The only other way would be to organize the information into object classes. Have each object hold one plan, a set of conditions to keep running that plan, and then another set of condition to jump to another object. The last set being narrowed down and simplified based on that if that all the a conditions above this one are true or false then that can exclude some plans and carry over to conditions that follow. For example if you've already check to see if B is greater then seven there is no need to check to see if it's seven or any number greater then seven again.
A few notes before I completely crash, No idea about about the possibility of guns going nuts as a fast moving target runs across a turret line, and who knows how many "Zones of Fire". If I where to draw it out it would look something like a checker board standing on a corner, All I can think is the turrets should either ignore is because they're busy or follow it just fine. As for the CPU use for of something like that?
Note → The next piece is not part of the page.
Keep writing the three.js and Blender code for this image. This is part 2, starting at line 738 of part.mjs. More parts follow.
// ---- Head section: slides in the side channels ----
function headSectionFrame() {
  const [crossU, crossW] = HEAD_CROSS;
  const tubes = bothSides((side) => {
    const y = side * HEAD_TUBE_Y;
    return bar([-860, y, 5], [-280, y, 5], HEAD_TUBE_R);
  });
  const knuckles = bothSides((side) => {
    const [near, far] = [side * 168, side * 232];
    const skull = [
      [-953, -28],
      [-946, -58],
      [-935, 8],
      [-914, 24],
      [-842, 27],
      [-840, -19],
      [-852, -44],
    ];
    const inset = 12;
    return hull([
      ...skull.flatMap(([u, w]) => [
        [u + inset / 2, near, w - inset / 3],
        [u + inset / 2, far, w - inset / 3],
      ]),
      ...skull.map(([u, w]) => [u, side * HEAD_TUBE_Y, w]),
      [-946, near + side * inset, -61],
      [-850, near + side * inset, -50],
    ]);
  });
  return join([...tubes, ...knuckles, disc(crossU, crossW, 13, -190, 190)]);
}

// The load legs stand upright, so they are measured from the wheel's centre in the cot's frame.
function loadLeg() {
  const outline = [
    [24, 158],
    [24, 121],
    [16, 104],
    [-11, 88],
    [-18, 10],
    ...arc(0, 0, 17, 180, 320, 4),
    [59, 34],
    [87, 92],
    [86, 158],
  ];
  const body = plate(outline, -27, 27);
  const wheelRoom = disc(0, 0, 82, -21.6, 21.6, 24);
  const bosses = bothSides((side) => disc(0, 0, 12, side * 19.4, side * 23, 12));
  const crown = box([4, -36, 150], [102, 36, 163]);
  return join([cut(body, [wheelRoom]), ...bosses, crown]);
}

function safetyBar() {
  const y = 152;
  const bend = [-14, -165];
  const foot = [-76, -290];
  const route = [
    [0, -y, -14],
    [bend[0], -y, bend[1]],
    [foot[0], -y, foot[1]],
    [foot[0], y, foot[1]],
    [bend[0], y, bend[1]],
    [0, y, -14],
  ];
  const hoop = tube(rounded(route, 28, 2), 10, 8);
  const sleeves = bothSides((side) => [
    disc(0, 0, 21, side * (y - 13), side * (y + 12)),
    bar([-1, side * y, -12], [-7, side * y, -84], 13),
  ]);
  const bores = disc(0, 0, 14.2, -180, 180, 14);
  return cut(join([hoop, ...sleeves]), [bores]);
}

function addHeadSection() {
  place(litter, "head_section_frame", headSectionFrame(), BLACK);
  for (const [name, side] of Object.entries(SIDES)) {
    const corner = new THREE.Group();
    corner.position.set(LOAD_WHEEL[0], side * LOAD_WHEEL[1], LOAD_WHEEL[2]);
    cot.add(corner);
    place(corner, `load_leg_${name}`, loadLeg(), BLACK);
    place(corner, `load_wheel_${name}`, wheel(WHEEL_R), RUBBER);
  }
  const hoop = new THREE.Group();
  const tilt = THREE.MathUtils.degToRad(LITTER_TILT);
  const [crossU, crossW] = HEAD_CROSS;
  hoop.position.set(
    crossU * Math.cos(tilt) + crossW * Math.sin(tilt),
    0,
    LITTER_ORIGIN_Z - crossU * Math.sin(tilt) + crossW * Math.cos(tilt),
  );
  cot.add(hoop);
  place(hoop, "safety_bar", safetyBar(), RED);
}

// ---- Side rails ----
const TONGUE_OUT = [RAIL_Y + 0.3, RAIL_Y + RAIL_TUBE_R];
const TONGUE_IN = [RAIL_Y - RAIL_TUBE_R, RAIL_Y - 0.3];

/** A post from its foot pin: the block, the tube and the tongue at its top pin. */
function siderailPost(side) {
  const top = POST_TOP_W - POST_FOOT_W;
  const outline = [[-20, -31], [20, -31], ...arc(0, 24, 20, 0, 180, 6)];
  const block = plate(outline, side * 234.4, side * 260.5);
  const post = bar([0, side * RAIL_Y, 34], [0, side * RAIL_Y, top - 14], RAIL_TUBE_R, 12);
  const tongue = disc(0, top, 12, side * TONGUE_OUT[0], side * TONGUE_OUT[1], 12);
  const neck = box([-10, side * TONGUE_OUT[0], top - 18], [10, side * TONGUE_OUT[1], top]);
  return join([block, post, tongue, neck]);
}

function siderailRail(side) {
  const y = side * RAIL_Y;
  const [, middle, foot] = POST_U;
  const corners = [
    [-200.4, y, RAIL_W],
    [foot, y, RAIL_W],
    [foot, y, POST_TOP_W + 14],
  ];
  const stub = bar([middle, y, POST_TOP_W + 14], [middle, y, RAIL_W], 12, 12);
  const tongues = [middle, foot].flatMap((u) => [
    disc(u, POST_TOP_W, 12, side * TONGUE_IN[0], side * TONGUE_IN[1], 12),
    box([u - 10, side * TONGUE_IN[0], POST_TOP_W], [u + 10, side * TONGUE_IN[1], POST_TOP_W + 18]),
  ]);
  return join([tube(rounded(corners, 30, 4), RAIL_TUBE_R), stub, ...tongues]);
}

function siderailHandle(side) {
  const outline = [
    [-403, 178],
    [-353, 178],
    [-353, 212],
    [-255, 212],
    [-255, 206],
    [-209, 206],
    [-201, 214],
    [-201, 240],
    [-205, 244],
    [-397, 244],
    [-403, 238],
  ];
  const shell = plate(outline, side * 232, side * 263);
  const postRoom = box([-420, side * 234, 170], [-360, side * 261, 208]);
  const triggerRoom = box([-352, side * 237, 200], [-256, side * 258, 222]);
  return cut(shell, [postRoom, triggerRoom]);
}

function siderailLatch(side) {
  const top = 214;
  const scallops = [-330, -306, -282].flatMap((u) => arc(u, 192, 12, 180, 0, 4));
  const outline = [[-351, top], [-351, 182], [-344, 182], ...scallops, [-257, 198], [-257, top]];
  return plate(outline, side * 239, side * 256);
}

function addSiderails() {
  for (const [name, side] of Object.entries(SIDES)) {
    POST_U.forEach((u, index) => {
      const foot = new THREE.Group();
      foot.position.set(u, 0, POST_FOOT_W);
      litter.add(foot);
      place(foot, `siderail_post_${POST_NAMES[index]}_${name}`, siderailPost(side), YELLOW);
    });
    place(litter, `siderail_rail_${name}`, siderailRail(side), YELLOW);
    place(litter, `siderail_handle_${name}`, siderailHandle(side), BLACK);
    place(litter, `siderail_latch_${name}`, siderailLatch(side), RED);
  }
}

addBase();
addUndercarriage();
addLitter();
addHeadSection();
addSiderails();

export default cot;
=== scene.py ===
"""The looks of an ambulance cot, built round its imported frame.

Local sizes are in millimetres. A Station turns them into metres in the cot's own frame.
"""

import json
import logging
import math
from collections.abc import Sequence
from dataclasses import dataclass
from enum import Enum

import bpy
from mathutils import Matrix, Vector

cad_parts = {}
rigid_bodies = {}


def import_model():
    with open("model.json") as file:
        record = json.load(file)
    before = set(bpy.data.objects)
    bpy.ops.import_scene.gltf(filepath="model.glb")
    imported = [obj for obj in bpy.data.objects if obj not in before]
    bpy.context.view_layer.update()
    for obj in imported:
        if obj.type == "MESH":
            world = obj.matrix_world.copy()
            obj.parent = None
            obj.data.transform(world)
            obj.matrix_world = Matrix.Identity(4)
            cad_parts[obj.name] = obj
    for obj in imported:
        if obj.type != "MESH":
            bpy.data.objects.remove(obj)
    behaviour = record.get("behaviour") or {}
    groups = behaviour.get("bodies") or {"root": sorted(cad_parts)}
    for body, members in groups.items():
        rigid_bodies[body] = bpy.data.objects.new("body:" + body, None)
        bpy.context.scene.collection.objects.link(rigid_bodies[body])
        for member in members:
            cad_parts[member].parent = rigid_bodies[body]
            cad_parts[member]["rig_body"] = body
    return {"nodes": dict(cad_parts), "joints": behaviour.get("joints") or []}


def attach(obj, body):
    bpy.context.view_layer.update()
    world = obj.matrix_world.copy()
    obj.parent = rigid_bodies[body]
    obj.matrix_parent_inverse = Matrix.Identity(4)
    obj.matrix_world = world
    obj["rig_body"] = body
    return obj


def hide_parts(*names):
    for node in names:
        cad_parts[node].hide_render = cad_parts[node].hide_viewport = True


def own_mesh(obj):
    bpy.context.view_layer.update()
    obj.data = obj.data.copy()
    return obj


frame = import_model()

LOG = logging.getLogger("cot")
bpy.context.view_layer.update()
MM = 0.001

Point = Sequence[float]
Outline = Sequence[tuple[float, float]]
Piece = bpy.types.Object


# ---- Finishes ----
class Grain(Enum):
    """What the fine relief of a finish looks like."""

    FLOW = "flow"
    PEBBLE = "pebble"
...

For the monument no idea how to reduce it or how it compares to what happens now.
I've all but written a essay, so I think I'll just take a brake here, and thank you for not running away when you saw this post.
I hope it was clearer then mud!
Edit: As for updating things, you don't have to start over from the beginning per say. You'd start from the beginning work out what changed and they just carry over everything that didn't.